Greene County Fair gets a reprieve

By Susan Gibbs

After nearly five years on pins and needles and with one year left to go the Greene County Fair Association has renewed its lease on the site it has occupied on Route 230 in Stanardsville for going on two decades.

Due to life changes, the site’s leaseholder had decided not to renew, but had given the Association plenty of notice, ample time to find a new space. But no one stepped forward, the leaseholder had a change of heart, and the Fair will go on.

“We’ve renewed the lease for five years through 2019,” says Fair Association Vice-president Van Bowen. “At this time we are no longer looking for a new site, as we hope to continue renewing the current lease in five-year increments.”

The Fair is one of Greene County’s largest draws, attracting between 12,000 and 16,000 patrons each year – and one of its largest fundraisers.

“We get tourists from in state and out of state,” says Fair Association Board Member Marie Durrer. “People who grew up here and then left come back to make a reunion out of it.” But those “reunions” aren’t just between people who have left and come back: “I see county people at the Fair that I haven’t seen all year long,” Durrer smiles.

Indeed.

Fairs are country traditions that have endured for 200 years – since a New England farmer organized the first in Pittsfield, Massachusetts in September 1811.  This first was more than just an exhibit of animals; it was a competition, with prizes given for the best of oxen, cattle, swine and sheep.
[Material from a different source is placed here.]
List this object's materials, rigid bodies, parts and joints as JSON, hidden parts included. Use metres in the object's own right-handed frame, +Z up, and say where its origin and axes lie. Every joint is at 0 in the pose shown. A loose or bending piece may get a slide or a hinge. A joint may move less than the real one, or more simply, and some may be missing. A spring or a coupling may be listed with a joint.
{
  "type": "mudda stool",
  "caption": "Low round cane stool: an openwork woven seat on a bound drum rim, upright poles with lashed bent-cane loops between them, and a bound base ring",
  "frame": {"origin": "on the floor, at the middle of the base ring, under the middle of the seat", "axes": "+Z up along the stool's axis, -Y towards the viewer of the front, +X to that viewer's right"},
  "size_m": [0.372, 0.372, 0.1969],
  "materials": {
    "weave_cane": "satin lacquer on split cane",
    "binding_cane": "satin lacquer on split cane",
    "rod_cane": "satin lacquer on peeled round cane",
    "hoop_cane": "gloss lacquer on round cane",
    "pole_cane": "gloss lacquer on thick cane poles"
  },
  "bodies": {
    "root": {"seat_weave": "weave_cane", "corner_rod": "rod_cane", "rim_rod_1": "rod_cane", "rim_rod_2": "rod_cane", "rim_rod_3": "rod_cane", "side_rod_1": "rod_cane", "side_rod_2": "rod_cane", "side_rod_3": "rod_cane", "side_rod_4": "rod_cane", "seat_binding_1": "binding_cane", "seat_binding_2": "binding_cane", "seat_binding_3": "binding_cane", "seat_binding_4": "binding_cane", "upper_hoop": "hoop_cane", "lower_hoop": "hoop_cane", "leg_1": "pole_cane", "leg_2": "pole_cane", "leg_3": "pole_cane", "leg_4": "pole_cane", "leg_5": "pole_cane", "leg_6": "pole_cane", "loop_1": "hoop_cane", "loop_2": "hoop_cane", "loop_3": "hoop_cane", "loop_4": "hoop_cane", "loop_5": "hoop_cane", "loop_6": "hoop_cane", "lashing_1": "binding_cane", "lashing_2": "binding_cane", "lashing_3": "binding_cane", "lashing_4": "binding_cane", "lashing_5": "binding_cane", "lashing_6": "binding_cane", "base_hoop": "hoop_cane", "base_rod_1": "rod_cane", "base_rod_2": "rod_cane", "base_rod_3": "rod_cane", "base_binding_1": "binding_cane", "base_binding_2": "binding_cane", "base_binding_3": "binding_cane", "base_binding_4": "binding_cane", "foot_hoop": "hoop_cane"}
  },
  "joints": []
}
By 1819 most counties in New England had organized their own agricultural societies and the movement was spreading into the other states. Entertainment was becoming an important element of fairs, and boys and girls were being encouraged to exhibit entries. 4-H members would begin exhibiting in the early 20th century, and continue to do so today – despite the diminishing presence of traditional agriculture.

The core elements of those early fairs are still at the heart of the agricultural fair in North America – and in Greene County — today. Competition for the best agricultural and domestic products of the county provides an opportunity for the community to come together, to share and to learn.

Last year the fair here in Greene County hosted a carnival provided by Rosedale Attractions & Shows; nightly music by one band or another, including  the Bill Yates& Country Gentlemen Tribute Band, Country Poor Bluegrass Band, The Deanes Country Bluegrass Band, Mark Templeton & Pocket Change, MD Mallory & Charlottesville Grass, Mill Run Bluegrass Band, and The Virginia Ramblers.

The Little Roy Lewis & Lizzy Show performed, along with Greene County’s own Hi-Horse Cloggers.

Staples Safari – featuring animals that, for one reason or another “are not able to be returned to the wild,” according to Bowman – was there with an exotic animal show and a petting zoo. Walking horses performed and cattle, sheep, swine, rabbits and poultry were exhibited.

The exhibition building was filled with arts, crafts, produce, canned goods, and educational displays.

There were livestock, silent and other auctions, horseshoe contests, pie-eating contests, corn and water balloon tosses, sack races, three-legged races, pedal tractor contests, hula hoop contests, an obstacle course to be maneuvered, and more.

The Fair was the site of an antique tractor show and a car show, and Virginia Cooperative Extension hosted a Local Agriculture Night, a Families & Consumer Services Night, and a Master Gardener Night.

There was a reception for livestock buyers, a pet club hospitality tent, and a kids’ tent.

And of course there was food – lots of it, all from “local vendors,” says Durrer. “We want our local people to make the money.”

As a result, the Fair is a – if not the — major source of income for many local organizations, such as the local volunteer fire departments, and emergency services, as well as churches.

“The Fair needs the support of the community,” says Durrer, “not just so it can keep going, but because it is such an important fundraiser for local organizations.”